Can I withdraw from my TFSA at any time?
**Yes. TFSA withdrawals are completely flexible: any amount, any time, any reason, no tax consequences.** Withdrawn amounts are added back to your contribution room on January 1 of the following year. Do not re-contribute withdrawn funds in the same calendar year unless you have unused room, or you may trigger a 1% per month over-contribution penalty.
How does the TFSA compare to the RRSP for investment growth?
**If your tax rate is the same when you contribute and when you withdraw, the TFSA and RRSP produce mathematically equivalent after-tax results.** The TFSA is better if you expect your tax rate to be higher at withdrawal (your income will grow). The RRSP is better if you expect your tax rate to be lower at withdrawal (retirement). The TFSA also offers more withdrawal flexibility with no withholding tax.
What happens if I over-contribute to my TFSA?
**The CRA charges a 1% per month penalty on any amount exceeding your available contribution room.** There is no $2,000 grace buffer like the RRSP. The most common cause is re-contributing withdrawn funds in the same calendar year.

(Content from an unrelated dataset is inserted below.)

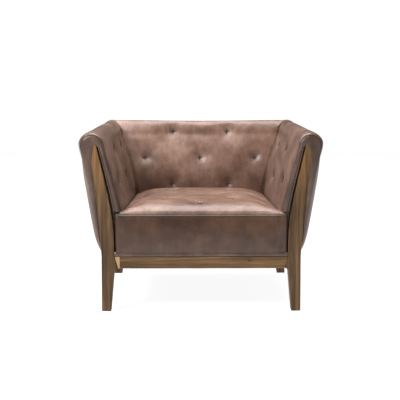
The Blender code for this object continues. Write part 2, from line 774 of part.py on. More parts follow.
def upper_frame():
    rear = Section(1.0)
    stations = arm_stations() + [(CORNER.y - FIT / 2, rear)]
    rings = []
    for y, section in stations:
        rings.append([Vector((CORNER.x + offset, y, z)) for offset, z, reach in rail_section(section)])
    rail = add_object("arm_top_rail_right", loft_mesh("arm_top_rail_right", rings), BEECH)
    mirror_pair(rail)

    rings = [corner_ring(rail_section(rear), math.pi / 2 * step / (2 * CORNER_STEPS))
             for step in range(2 * CORNER_STEPS + 1)]
    rings[0] = [point + Vector((0, FIT / 2, 0)) for point in rings[0]]
    rings[-1] = [point + Vector((FIT / 2, 0, 0)) for point in rings[-1]]
    curve = add_object("top_corner_right", loft_mesh("top_corner_right", rings), BEECH)
    mirror_pair(curve)

    ends = []
    for side in (-1, 1):
        x = side * (CORNER.x - FIT / 2)
        ends.append([Vector((x, CORNER.y + offset, z)) for offset, z, reach in rail_section(rear)])
    add_object("back_top_rail", loft_mesh("back_top_rail", ends), BEECH)

    head = rear.top - TOP_PADDING - FRAME_CLEARANCE - FRAME_RAIL_HEIGHT - FIT
    diagonal = Vector((1, 1, 0)).normalized()
    across = Vector((1, -1, 0)).normalized() * REAR_POST_WIDTH / 2
    centre = Vector((CORNER.x, CORNER.y, 0))
    rings = []
    for z in (RAIL_TOP + FIT, head):
        middle = centre + diagonal * rear.frame_middle(z) + Vector((0, 0, z))
        step = diagonal * FRAME / 2
        rings.append([middle - step - across, middle + step - across, middle + step + across,
                      middle - step + across])
    post = add_object("rear_post_right", loft_mesh("rear_post_right", rings), BEECH)
    mirror_pair(post)

    for number, x in enumerate(STRAP_PLACES, 1):
        rings = []
        for z in (RAIL_TOP + CLIP[1] + FIT, head):
            y = CORNER.y + rear.frame_middle(z)
            rings.append([Vector((x + dx * STRAP[0] / 2, y + dy * STRAP[1] / 2, z))
                          for dx, dy in ((-1, -1), (1, -1), (1, 1), (-1, 1))])
        name = "back_webbing_%d" % number
        add_object(name, loft_mesh(name, rings), WEBBING)


# ---------------------------------------------------------------- padding and covers
def padding():
    for name, outline_of, material in (("arm_foam_right", Section.foam, FOAM),
                                       ("arm_cover_right", Section.cover, LEATHER)):
        piece = add_object(name, loft_mesh(name, arm_rings(outline_of)), material)
        smooth(piece)
        mirror_pair(piece)
    for name, outline_of, material in (("back_foam", Section.foam, FOAM),
                                       ("back_cover", Section.cover, LEATHER)):
        piece = add_object(name, loft_mesh(name, back_rings(outline_of)), material)
        smooth(piece)

    thickness = PAD_FRONT - 2 * FIT - (FRONT + BAND_SETBACK)
    band = plate("arm_front_right", arm_front_outline(), FRONT + BAND_SETBACK, thickness, LEATHER)
    smooth(band)
    mirror_pair(band)


def seat_outline(inset):
    """Half plan of the seat's main block, right side: its front, its bend and its back.

    The bend is where the arm's inside face has reached its rear place."""
    front, back = Section((PAD_FRONT - FRONT) / (CORNER.y - FRONT)), Section(1.0)
    gap = SOFT_GAP + inset
    back_x = CORNER.x + back.inner_base - gap
    bend_y = around_corner(back.inner_base, 0.0, back.reach(SEAT_TOP))[1]
    return (Vector((CORNER.x + front.inner_base - gap, FRONT + SEAT_FACE + inset)),
            Vector((back_x, bend_y)),
            Vector((back_x, CORNER.y + back.inner_base - gap)))


def seat_solid(inset, bottom):
    """Crowned block between the arms with the front strip that reaches out to the posts."""
    front, bend, back = seat_outline(inset)
    shoulder = SEAT_SHOULDER
    levels = [(0.0, bottom), (0.0, SEAT_EDGE - shoulder - inset),
              (0.3 * shoulder, SEAT_EDGE - 0.3 * shoulder - inset), (shoulder, SEAT_EDGE - inset)]
    levels += [(pull, blend(SEAT_EDGE, SEAT_TOP, share) - inset) for pull, share in CROWN_STEPS]
    rings = []
    for pull, z in levels:
        half = [(front.x - pull, front.y + pull)]
        half += [(corner.x - pull, corner.y - pull) for corner in (bend, back)]
        ring = [Vector((x, y, z)) for x, y in half] + [Vector((-x, y, z)) for x, y in half[::-1]]
        rings.append(ring)
    block = add_object("seat_block", loft_mesh("seat_block", rings), FOAM, CUTTERS)
    reach = LEG_INNER - SEAT_POST_GAP - inset
    strip_back = LEG_BACK - SOFT_GAP / 2 - inset
    rings = []
    for pull, z in levels[:4]:
        rings.append([Vector((-reach + pull, front.y + pull, z)), Vector((reach - pull, front.y + pull, z)),
                      Vector((reach - pull, strip_back, z)), Vector((-reach + pull, strip_back, z))])
    combine(block, loft_mesh("strip", rings), "UNION")
    mesh = block.data
    bpy.data.objects.remove(block)
    return mesh


def seat():
    foam = add_object("seat_foam", seat_solid(COVER + FIT, INNER_FOOT), FOAM)
    smooth(foam)
    cover = add_object("seat_cover", seat_solid(0.0, INNER_FOOT), LEATHER)
    combine(cover, seat_solid(COVER, INNER_FOOT - COVER))
    smooth(cover)
    reach = LEG_INNER - SEAT_POST_GAP
    box("seat_flange", (-reach, FRONT + SEAT_FACE / 2, RAIL_TOP + FIT),
        (reach, FRONT + SEAT_FACE / 2 + FLANGE_DEPTH, RAIL_TOP + FLANGE_HEIGHT), LEATHER)


# ---------------------------------------------------------------- springs and deck
def wire(name, points, radius, material):
    curve = bpy.data.curves.new(name, "CURVE")
    curve.dimensions = "3D"
    curve.bevel_depth = radius
    curve.bevel_resolution = 2
    curve.use_fill_caps = True
    spline = curve.splines.new("POLY")
    spline.points.add(len(points) - 1)
    for spot, point in zip(spline.points, points):
        spot.co = (*point, 1.0)
    piece = bpy.data.objects.new(name, curve)
    curve.materials.append(material)
    PARTS.objects.link(piece)
    return piece


def spring_points(x, start, end, z):
    """Zigzag wire with rounded turns."""
    points = [(x, start, z)]
    wave = (end - start) / (SPRING_WAVES + 1)
    for half in range(2 * SPRING_WAVES):
        side = 1 if half % 2 else -1
        y = start + wave * (0.5 + (half + 0.5) / 2)
        for dx, dy in ((0.72, -0.15), (1.0, 0.0), (0.72, 0.15)):
            points.append((x + side * dx * SPRING_SWING, y + dy * wave, z))
    points.append((x, end, z))
    return points


def deck():
    rail_back = rear_rail_front()
    clip_bottom = RAIL_TOP
    clip_top = clip_bottom + CLIP[1]
    reach = (SPRING_COUNT - 1) / 2 * SPRING_PITCH + SPRING_SWING
    front_clip = FRONT + SEAT_FACE / 2 + CLIP_SETBACK + FIT
    rear_clip = rail_back + FIT
    for name, y in (("spring_clip_front", front_clip), ("spring_clip_rear", rear_clip)):
        box(name, (-reach, y, clip_bottom), (reach, y + CLIP[0], clip_top), STEEL)
    z = clip_top + FIT + SPRING_WIRE
    start, end = front_clip + CLIP[0] / 2, rear_clip + CLIP[0] / 2
    for number in range(SPRING_COUNT):
        x = (number - (SPRING_COUNT - 1) / 2) * SPRING_PITCH
        wire("seat_spring_%d" % (number + 1), spring_points(x, start, end, z), SPRING_WIRE, STEEL)
    tie_z = z - SPRING_WIRE - FIT - TIE_WIRE
    section = Section(1.0)
    deck_reach = CORNER.x + section.inner_base - DECK_MARGIN
    for name, share in (("spring_tie_front", TIE_PLACES[0]), ("spring_tie_rear", TIE_PLACES[1])):
        y = blend(start, end, share)
        wire(name, [(-deck_reach, y, tie_z), (deck_reach, y, tie_z)], TIE_WIRE, STEEL)
    felt_bottom = z + SPRING_WIRE + FIT
    front_edge = FRONT + SEAT_FACE / 2 + FLANGE_DEPTH + FIT
    felt_back = CORNER.y + section.inner_base - DECK_MARGIN
    felt_low = (-deck_reach, front_edge, felt_bottom)
    box("deck_felt", felt_low, (deck_reach, felt_back, felt_bottom + FELT), WEBBING)
    margin = DECK_MARGIN + ARRIS
    cloth_bottom = RAIL_BOTTOM - FIT - DUST_COVER
    box("dust_cover", (-LEG_INNER + margin + HAUNCH, FRONT + RAIL_SETBACK + margin, cloth_bottom),
        (LEG_INNER - margin - HAUNCH, rail_back + SIDE_THICKNESS - margin, RAIL_BOTTOM - FIT), BLACK_CLOTH)


front_leg()
rear_leg()
base_rails()
corner_joint("front", front_corner())
corner_joint("rear", rear_corner())
upper_frame()
padding()
seat()
deck()
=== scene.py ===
import math

import bmesh
import bpy
import numpy as np
from mathutils import Euler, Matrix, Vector
from mathutils.kdtree import KDTree


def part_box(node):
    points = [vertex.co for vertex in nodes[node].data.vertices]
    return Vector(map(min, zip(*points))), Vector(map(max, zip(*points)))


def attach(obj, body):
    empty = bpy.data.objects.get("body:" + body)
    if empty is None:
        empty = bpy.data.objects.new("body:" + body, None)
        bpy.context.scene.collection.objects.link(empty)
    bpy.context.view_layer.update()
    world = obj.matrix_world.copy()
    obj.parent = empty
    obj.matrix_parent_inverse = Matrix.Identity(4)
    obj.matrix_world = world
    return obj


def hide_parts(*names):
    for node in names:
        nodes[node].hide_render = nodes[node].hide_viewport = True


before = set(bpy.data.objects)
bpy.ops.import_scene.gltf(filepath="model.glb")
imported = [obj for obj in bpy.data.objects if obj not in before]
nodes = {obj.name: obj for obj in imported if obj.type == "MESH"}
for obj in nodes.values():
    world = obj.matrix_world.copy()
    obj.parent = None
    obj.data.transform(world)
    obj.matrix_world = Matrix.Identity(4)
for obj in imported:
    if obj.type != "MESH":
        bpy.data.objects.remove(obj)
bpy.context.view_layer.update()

print("frame loaded", len(nodes), "nodes")


# small helpers for numbers, curves and meshes
def mix(a, b, share):
    return a + (b - a) * share


def ease(x):
    x = np.clip(x, 0.0, 1.0)
    return x * x * (3 - 2 * x)


def resample(line, count):
    # the same polyline with evenly spaced points
    line = np.asarray(line, float)
    steps = np.linalg.norm(np.diff(line, axis=0), axis=1)
    along = np.concatenate([[0.0], np.cumsum(steps)])
    want = np.linspace(0.0, along[-1], count)
    return np.stack([np.interp(want, along, line[:, k]) for k in range(line.shape[1])], axis=1)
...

To fix an over-contribution, withdraw the excess immediately and file Form RC243 with the CRA.
What is the best rate of return to use in the TFSA calculator?
**Use a rate that matches your investment strategy.** For GICs and savings accounts, use 2% to 4%. For a balanced portfolio (50/50 bonds and equities), use 4% to 5%. For a diversified equity portfolio, use 6% to 8%. These are long-term averages; actual year-to-year returns will vary. Using a conservative estimate gives you a more reliable projection.
Does the TFSA growth calculator account for inflation?
**The calculator shows nominal returns (before inflation adjustment).** To estimate real (inflation-adjusted) growth, subtract the expected inflation rate (typically 2% to 3%) from your expected return. For example, if you expect a 6% nominal return and 2.5% inflation, enter 3.5% to see your purchasing power growth.